Idiom Dicked in the Nob
Street cant that evolved to gentlemen slang: A look at Dicked in the Nob
Feeling a bit ‘dicked in the nob’ this week? In Regency England, this cheeky phrase meant acting crazy or foolish—like betting your estate on a lame horse or serenading a lady while three sheets to the wind! Heard in gentlemen’s clubs like White’s or at the Newmarket races, it was a favorite of sporting gents and rakes. Ex: ‘Lord Alvanley’s dicked in the nob, risking his blunt on a deuce!’ ‘Nob’ = head, and ‘dicked’ = faulty, from old cant slang. Who’s had a dicked-in-the-nob moment lately?
This is a slang phrase you would only hear from a man, never a lady. It meant crazy, mad, or foolish, but most specifically referred to someone who was acting eccentrically or irrationally, not unlike saying someone was “off their rocker” or “nuts.”
“Dicked” comes from an old slang term for a defect, flaw, or fault, often seen in Georgian cant, and was used as a colloquial term for any person or thing that might have something “wrong” with them. Since it was mostly oral slang, not used in writing, the history is murky, but it is include in Georgian cant dictionaries, such as Francis Grose’s Dictionary of Vulgar Tongue (1785 and updated in 1811).
“Nob” derives from “knob,” which referred to any rounded protrusion, such as one’s head on their neck. While used by the lower and middle classes as a disparaging term for aristocracy, there were casual contexts in gentlemanly slang like a “nob-thatcher” (wig-maker) or a “nobber” (a blow to the head).
Dicked in the nob originated as cant, or street slang, used mostly by criminals during the 18th century, but as we enter the Regency, its popularity spread into the upper realm, specifically with Corinthians and gentlemen rakes (but would never be said in the presence of a lady). You’d most likely hear it at the horses races, at a boxing match, or some other sporting event. The younger gentlemen during the Regency might use the phrase in front of a lady if he was intending to antagonize her, such as a son to his mother or sister.
It went from street slang to playful gentry slang in a matter of a decade. Would the Prince Regent have used this while gaming with his friends? You bet!
Playful usage might be to tease a friend about their wild idea or drunken antics.

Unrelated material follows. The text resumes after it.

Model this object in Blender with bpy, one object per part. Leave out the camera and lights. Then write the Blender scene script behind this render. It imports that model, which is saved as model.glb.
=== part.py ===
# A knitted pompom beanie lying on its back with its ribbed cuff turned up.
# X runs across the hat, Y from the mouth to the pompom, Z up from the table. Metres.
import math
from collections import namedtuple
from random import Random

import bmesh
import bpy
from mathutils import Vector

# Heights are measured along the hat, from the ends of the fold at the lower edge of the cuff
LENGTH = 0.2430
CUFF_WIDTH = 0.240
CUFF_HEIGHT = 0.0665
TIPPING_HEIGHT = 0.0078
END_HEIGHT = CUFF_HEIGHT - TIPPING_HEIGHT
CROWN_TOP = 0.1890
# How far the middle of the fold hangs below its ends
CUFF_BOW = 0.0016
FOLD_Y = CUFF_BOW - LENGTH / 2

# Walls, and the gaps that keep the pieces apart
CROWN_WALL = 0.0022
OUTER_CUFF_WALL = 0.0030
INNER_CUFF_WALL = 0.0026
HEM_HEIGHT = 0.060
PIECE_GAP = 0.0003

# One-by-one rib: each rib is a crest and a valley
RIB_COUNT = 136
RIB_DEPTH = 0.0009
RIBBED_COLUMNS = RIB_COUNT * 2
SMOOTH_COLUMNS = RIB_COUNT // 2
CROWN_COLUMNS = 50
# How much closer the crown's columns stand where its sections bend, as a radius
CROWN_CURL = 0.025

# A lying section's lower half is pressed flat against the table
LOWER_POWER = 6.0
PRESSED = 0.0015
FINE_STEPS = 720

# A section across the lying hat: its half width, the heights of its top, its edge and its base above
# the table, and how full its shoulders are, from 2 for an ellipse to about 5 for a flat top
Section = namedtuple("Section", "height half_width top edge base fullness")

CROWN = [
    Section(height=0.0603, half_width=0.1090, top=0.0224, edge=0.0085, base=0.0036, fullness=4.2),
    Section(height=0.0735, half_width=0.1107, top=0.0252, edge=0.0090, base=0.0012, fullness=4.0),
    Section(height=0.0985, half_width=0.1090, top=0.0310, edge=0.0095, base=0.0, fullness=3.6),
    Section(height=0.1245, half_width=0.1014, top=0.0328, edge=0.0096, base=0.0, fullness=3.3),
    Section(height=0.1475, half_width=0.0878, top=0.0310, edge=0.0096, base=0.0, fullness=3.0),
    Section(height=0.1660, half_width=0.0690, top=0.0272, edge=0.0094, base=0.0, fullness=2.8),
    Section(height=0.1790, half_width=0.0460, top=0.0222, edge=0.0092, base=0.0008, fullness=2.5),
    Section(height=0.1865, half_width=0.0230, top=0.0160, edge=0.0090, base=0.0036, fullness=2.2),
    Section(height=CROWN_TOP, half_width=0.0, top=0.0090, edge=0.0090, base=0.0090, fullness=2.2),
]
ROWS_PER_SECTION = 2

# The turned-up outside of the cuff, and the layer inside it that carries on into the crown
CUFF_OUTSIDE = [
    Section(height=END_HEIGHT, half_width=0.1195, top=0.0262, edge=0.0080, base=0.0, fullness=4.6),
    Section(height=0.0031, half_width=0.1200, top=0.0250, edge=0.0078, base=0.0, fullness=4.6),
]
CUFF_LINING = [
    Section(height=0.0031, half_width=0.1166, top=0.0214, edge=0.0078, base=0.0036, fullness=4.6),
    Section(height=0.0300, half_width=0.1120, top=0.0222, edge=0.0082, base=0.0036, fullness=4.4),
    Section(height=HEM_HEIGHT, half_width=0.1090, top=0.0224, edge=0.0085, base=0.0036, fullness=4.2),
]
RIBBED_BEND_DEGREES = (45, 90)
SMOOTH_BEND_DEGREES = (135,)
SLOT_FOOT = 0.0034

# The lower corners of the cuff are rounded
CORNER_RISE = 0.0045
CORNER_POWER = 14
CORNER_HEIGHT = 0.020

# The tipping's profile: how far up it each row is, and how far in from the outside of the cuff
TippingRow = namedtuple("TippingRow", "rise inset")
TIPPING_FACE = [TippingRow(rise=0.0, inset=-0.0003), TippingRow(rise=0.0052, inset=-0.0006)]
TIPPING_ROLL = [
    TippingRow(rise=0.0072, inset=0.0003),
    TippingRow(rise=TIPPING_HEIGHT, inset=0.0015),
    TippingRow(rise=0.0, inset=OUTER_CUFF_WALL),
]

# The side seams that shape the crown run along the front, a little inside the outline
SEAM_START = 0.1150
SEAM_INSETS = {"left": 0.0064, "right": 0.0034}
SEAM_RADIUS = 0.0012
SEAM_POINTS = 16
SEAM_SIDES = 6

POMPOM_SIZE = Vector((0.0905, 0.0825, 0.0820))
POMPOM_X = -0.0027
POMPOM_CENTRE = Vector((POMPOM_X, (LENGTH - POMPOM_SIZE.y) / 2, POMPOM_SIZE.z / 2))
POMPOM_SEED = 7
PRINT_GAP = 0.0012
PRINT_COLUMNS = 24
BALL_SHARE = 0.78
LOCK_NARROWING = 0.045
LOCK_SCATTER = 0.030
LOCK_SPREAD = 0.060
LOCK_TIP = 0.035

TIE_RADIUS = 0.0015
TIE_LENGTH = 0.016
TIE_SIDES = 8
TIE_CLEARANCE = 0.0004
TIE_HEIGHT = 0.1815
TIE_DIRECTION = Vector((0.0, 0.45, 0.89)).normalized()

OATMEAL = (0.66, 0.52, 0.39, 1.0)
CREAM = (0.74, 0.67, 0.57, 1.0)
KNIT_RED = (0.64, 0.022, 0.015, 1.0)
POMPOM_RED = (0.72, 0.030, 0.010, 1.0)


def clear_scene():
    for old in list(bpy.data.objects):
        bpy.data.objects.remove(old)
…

Derogatory usage might be to insult someone’s sanity or intelligence.
Examples:
At White’s, Lord Alvanley bets his entire month’s allowance on a single card game. His friend turns to him, and in response to his reckless gambling, exclaims, “By Jove, Alvanley’s dicked in the nob to risk it all on a deuce!”
A young buck at Newmarket insists on betting on a lame horse. The Corinthian next to him scoffs at the foolish wager. “That fellow’s dicked in the nob, throwing his blunt on such a nag!”

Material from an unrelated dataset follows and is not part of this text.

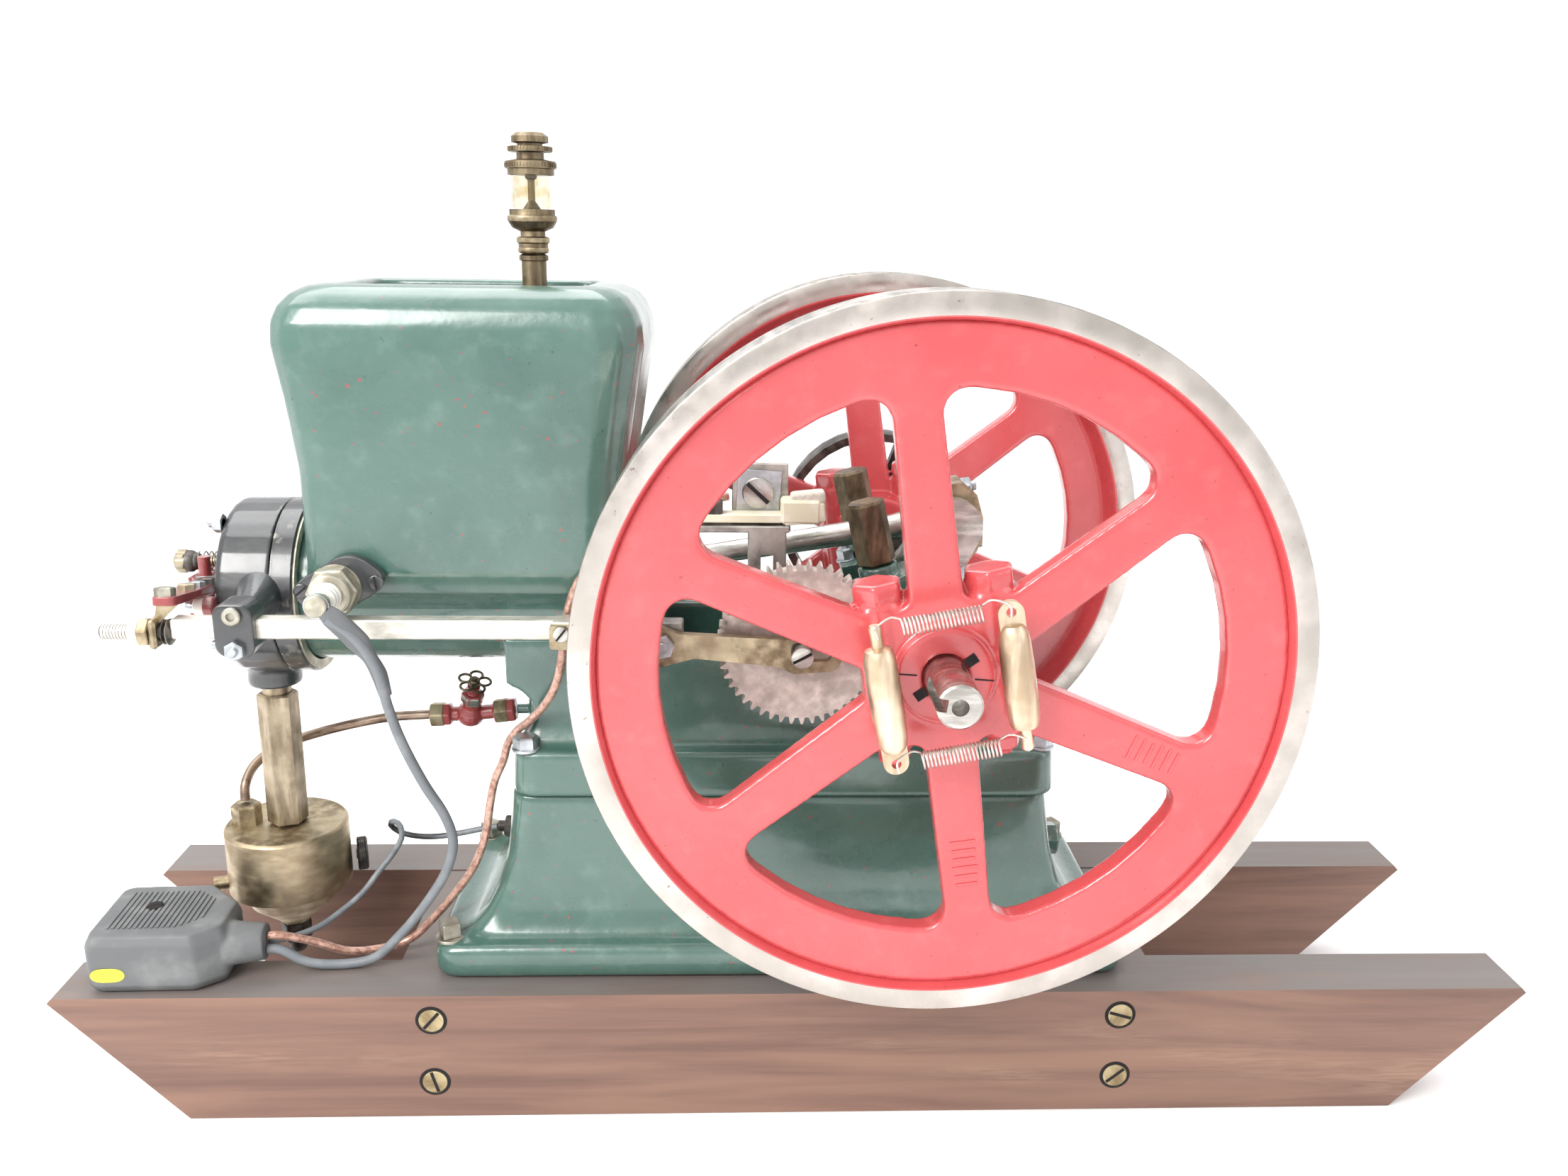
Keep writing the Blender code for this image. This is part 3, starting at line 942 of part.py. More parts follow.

A rake recounts his friend’s attempt to serenade a lady at midnight, only to fall into a fountain. With a laugh over his brandy, he says, “Poor devil was dicked in the nob, warbling like a cracked flute and soaking his breeches!”
In a letter to his friend, a gentleman gossips by writing, “My dear Charles, you’d scarce credit the folly at Brooks’s last night. Young Wentworth, dicked in the nob with claret, challenged a footman to a duel over a spilled glass.”